Data for processing ▸
* start *

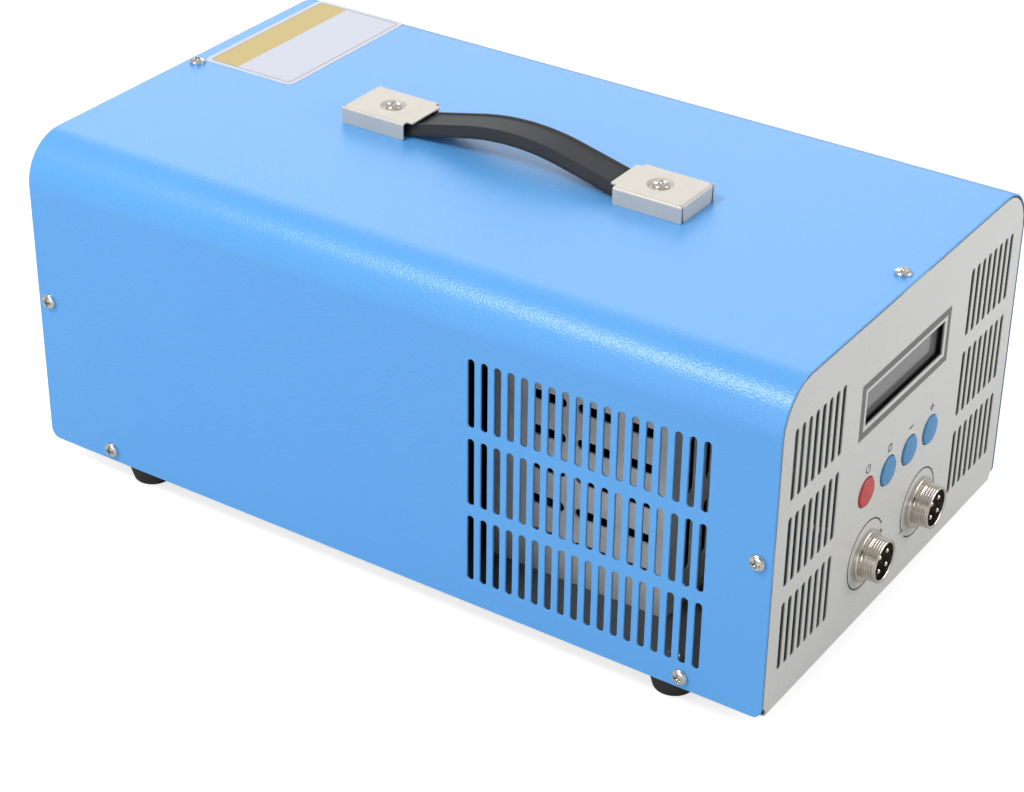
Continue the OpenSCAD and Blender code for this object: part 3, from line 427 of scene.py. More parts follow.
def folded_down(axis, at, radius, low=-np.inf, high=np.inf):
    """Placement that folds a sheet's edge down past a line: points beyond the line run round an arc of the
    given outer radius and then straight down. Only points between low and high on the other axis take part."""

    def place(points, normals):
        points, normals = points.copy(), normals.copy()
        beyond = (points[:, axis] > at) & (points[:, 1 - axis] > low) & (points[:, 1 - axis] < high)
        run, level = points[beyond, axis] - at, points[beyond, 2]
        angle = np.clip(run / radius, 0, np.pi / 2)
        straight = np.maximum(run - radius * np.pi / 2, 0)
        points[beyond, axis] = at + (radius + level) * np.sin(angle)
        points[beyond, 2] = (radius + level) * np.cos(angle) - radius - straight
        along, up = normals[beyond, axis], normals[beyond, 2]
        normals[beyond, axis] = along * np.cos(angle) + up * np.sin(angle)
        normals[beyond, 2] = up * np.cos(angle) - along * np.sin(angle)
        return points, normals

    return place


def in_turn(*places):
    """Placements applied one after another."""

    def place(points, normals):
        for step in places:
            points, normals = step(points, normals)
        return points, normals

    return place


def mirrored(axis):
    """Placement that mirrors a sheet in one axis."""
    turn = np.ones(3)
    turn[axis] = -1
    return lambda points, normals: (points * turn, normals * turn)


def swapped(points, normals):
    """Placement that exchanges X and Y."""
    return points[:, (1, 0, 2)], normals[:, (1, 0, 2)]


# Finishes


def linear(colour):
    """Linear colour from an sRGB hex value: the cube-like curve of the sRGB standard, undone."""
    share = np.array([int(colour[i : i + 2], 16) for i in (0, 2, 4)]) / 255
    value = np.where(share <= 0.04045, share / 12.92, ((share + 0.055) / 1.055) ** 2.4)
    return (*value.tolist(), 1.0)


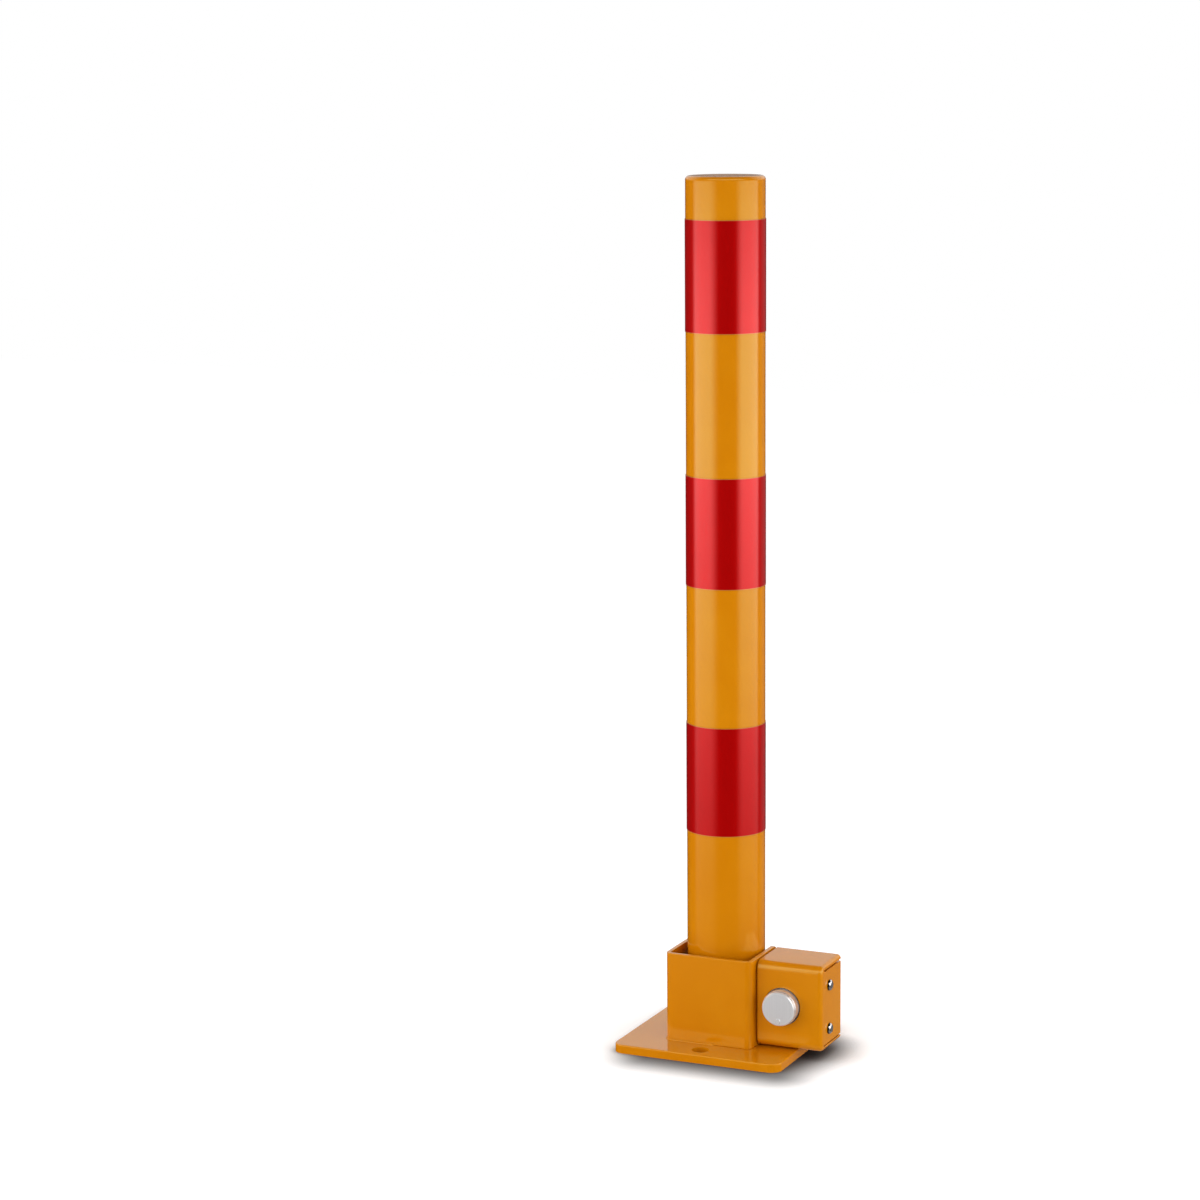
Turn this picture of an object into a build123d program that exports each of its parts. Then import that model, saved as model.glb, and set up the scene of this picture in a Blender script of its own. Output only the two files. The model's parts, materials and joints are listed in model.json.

* end *

Stated task ▸
Quote exactly the first line of the entries and every line after it, stopping with the line that contains "given outer radius".

Answer to the task ▸
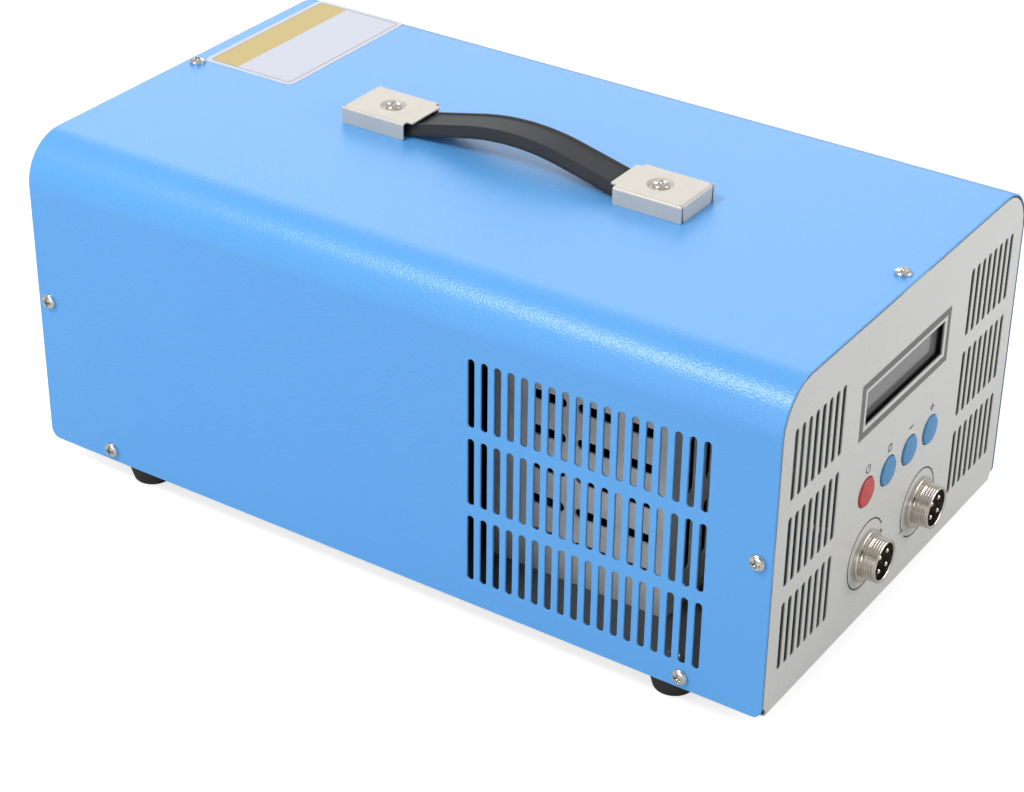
Continue the OpenSCAD and Blender code for this object: part 3, from line 427 of scene.py. More parts follow.
def folded_down(axis, at, radius, low=-np.inf, high=np.inf):
    """Placement that folds a sheet's edge down past a line: points beyond the line run round an arc of the
    given outer radius and then straight down. Only points between low and high on the other axis take part."""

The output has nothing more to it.